[Entries]:
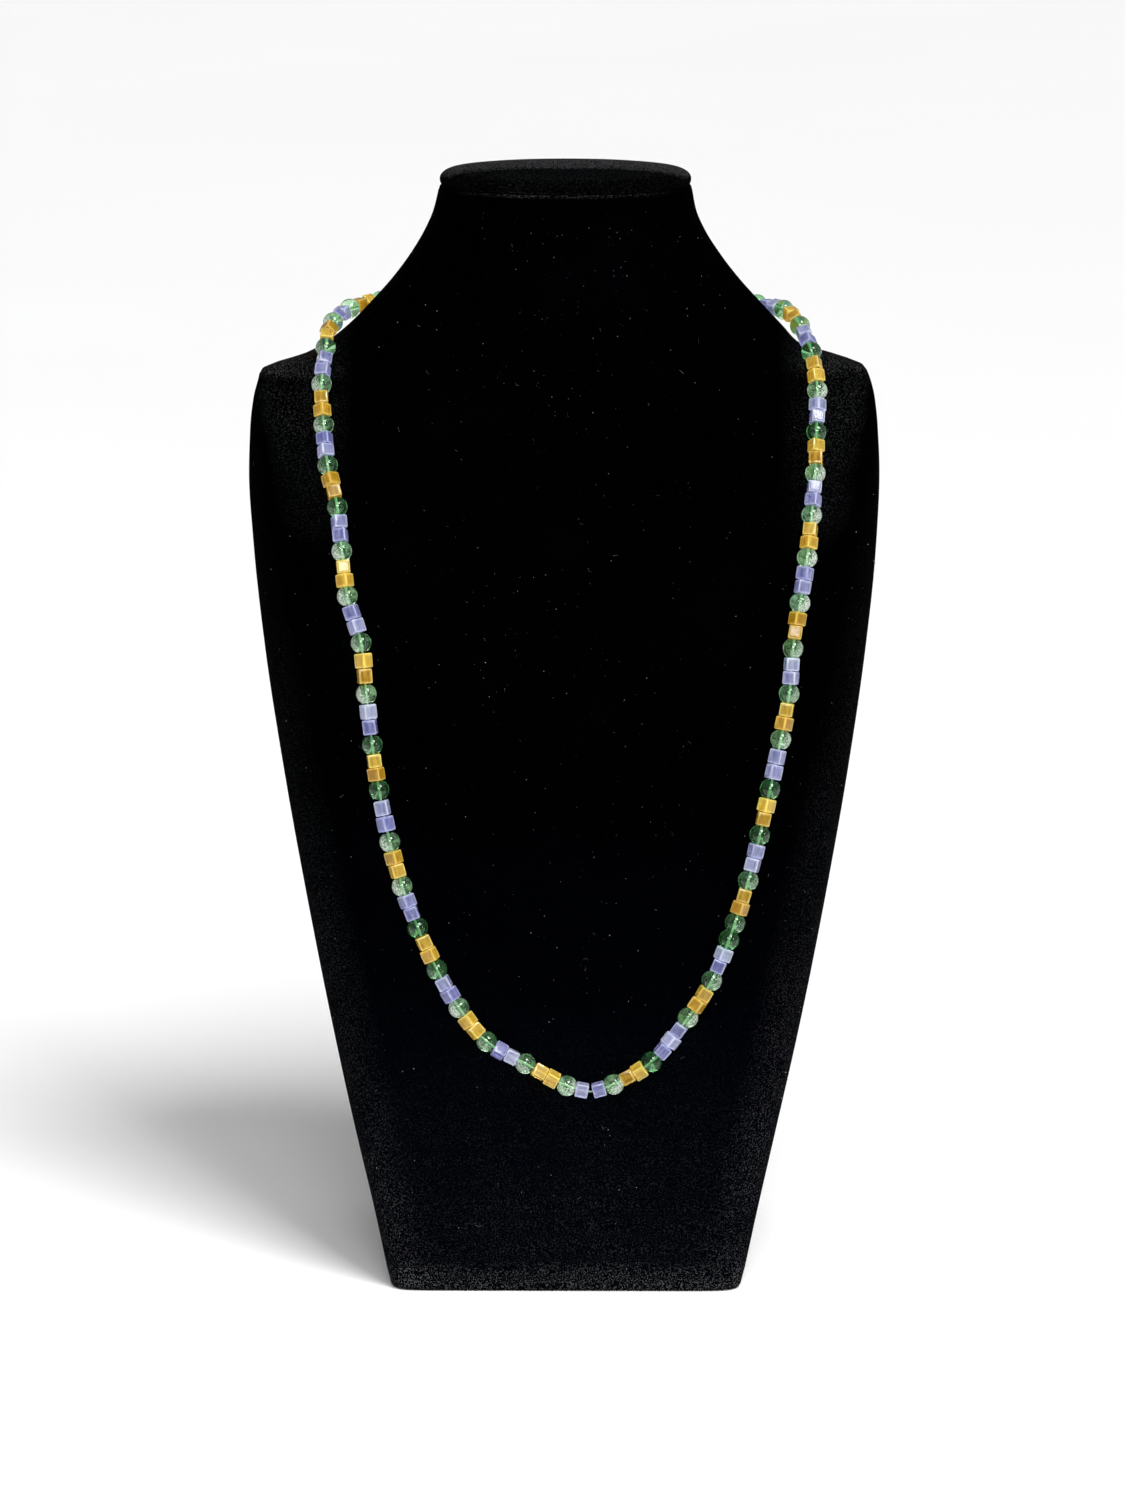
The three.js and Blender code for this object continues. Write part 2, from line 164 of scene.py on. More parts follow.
RIGHT_ROUTE = (
    RoutePoint(9.3, 0.1912),
    RoutePoint(17, 0.1978),
    RoutePoint(28.7, 0.2186),
    RoutePoint(38, 0.2596),
    RoutePoint(43.1, 0.2939),
    RoutePoint(46.5, 0.3325),
    RoutePoint(49.9, 0.386),
    RoutePoint(53.7, 0.4693),
    RoutePoint(57.3, 0.5555),
    RoutePoint(58.4, 0.596),
    RoutePoint(62.9, 0.6752),
    RoutePoint(66.4, 0.7137),
    RoutePoint(69.9, 0.7474),
    RoutePoint(73.4, 0.7802),
    RoutePoint(77.2, 0.8124, 0.1),
    RoutePoint(79.9, 0.8378, 0.12),
    RoutePoint(85.7, 0.8539, 0.35),
    RoutePoint(94.2, 0.8723, 0.1),
    RoutePoint(103, 0.8762, 0.05),
    RoutePoint(111, 0.8782, 0.05),
    RoutePoint(130, 0.8822, 0.03),
    RoutePoint(155, 0.8871),
    RoutePoint(180, 0.8891),
)


@dataclass(frozen=True)
class CubeRun:
    """The cubes between one round bead and the next."""

    kind: BeadKind
    cubes: int


USUAL_RUNS = (CubeRun(BeadKind.AMBER, 2), CubeRun(BeadKind.LAVENDER, 2))
RIGHT_FIRST_RUNS = (
    CubeRun(BeadKind.AMBER, 2),
    CubeRun(BeadKind.LAVENDER, 3),
    CubeRun(BeadKind.AMBER, 2),
    CubeRun(BeadKind.LAVENDER, 2),
    CubeRun(BeadKind.AMBER, 0),
)

# Bare thread between one round bead and the next, as a share of a cube's length, spread over the gaps.
LEFT_SLACK = (0.2, 0.02, 0, 0, 0.13, 0, 0.12, 0.68, 0.06, 0.53, 0.51, 0.33, 0.08, 0.12, 0.13)
RIGHT_SLACK = (0, 0, 0, 0, 0, 0, 0.2, 0.18, 0.49, 0.14, 0.06, 0.12, 0.11)


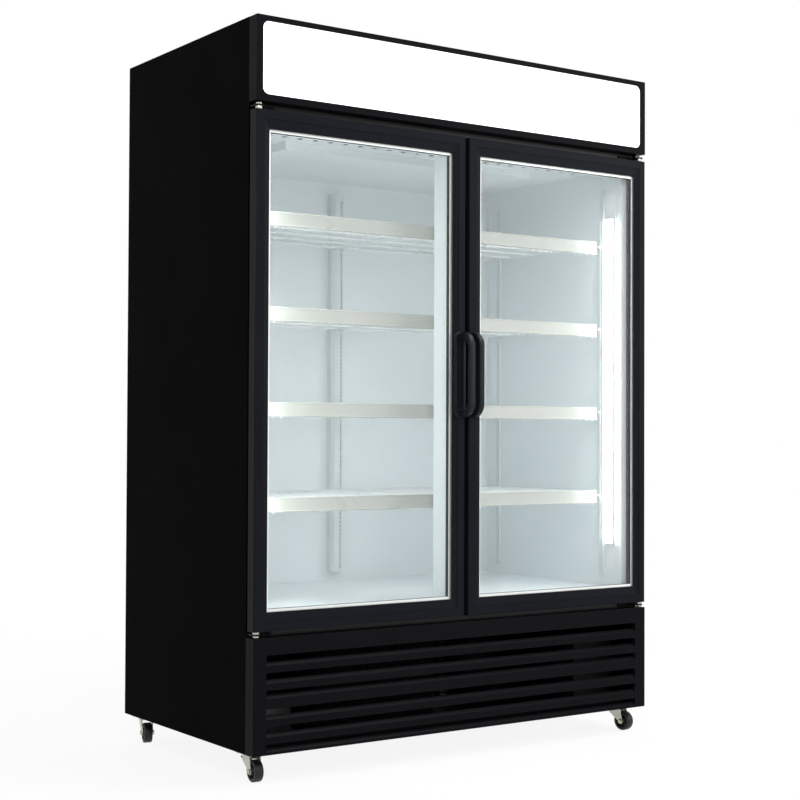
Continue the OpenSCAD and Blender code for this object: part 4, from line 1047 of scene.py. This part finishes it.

[Task statement]:
Your task is to repeat every entry exactly.

[Output below]:
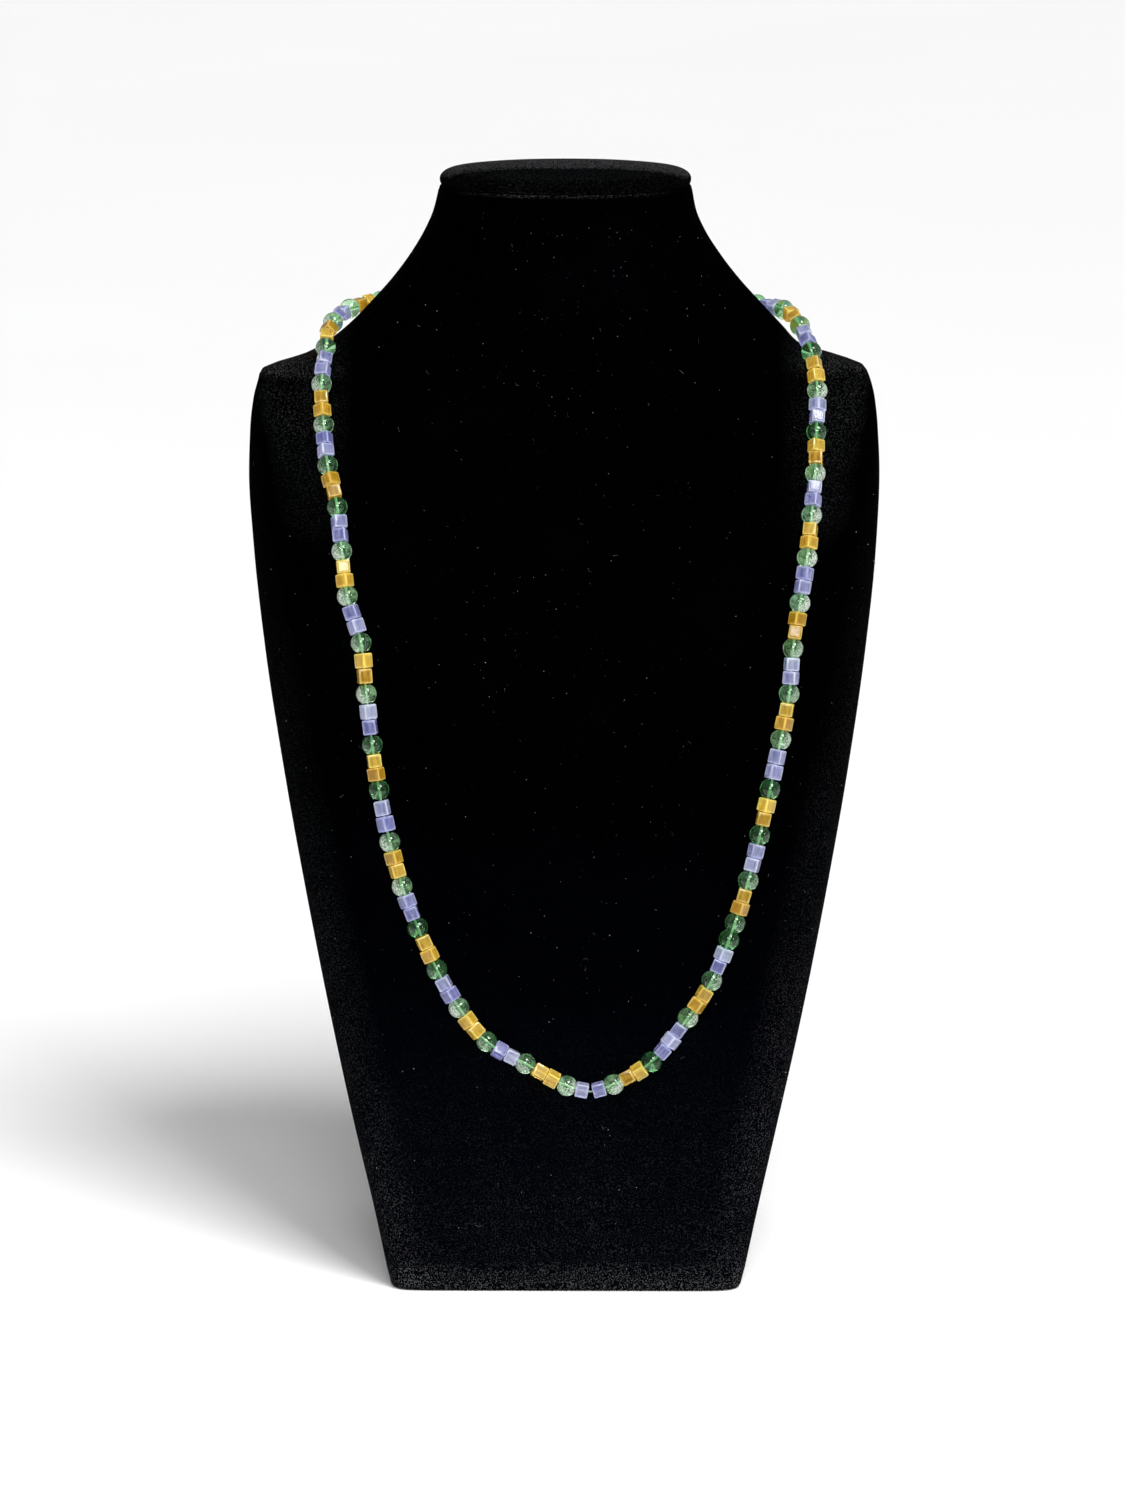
The three.js and Blender code for this object continues. Write part 2, from line 164 of scene.py on. More parts follow.
RIGHT_ROUTE = (
    RoutePoint(9.3, 0.1912),
    RoutePoint(17, 0.1978),
    RoutePoint(28.7, 0.2186),
    RoutePoint(38, 0.2596),
    RoutePoint(43.1, 0.2939),
    RoutePoint(46.5, 0.3325),
    RoutePoint(49.9, 0.386),
    RoutePoint(53.7, 0.4693),
    RoutePoint(57.3, 0.5555),
    RoutePoint(58.4, 0.596),
    RoutePoint(62.9, 0.6752),
    RoutePoint(66.4, 0.7137),
    RoutePoint(69.9, 0.7474),
    RoutePoint(73.4, 0.7802),
    RoutePoint(77.2, 0.8124, 0.1),
    RoutePoint(79.9, 0.8378, 0.12),
    RoutePoint(85.7, 0.8539, 0.35),
    RoutePoint(94.2, 0.8723, 0.1),
    RoutePoint(103, 0.8762, 0.05),
    RoutePoint(111, 0.8782, 0.05),
    RoutePoint(130, 0.8822, 0.03),
    RoutePoint(155, 0.8871),
    RoutePoint(180, 0.8891),
)


@dataclass(frozen=True)
class CubeRun:
    """The cubes between one round bead and the next."""

    kind: BeadKind
    cubes: int


USUAL_RUNS = (CubeRun(BeadKind.AMBER, 2), CubeRun(BeadKind.LAVENDER, 2))
RIGHT_FIRST_RUNS = (
    CubeRun(BeadKind.AMBER, 2),
    CubeRun(BeadKind.LAVENDER, 3),
    CubeRun(BeadKind.AMBER, 2),
    CubeRun(BeadKind.LAVENDER, 2),
    CubeRun(BeadKind.AMBER, 0),
)

# Bare thread between one round bead and the next, as a share of a cube's length, spread over the gaps.
LEFT_SLACK = (0.2, 0.02, 0, 0, 0.13, 0, 0.12, 0.68, 0.06, 0.53, 0.51, 0.33, 0.08, 0.12, 0.13)
RIGHT_SLACK = (0, 0, 0, 0, 0, 0, 0.2, 0.18, 0.49, 0.14, 0.06, 0.12, 0.11)


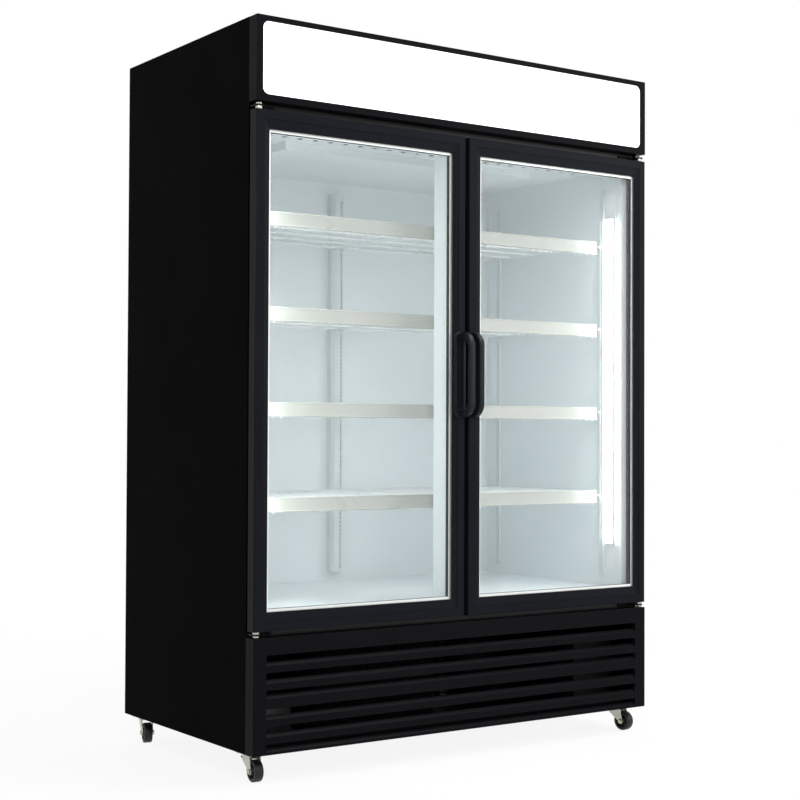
Continue the OpenSCAD and Blender code for this object: part 4, from line 1047 of scene.py. This part finishes it.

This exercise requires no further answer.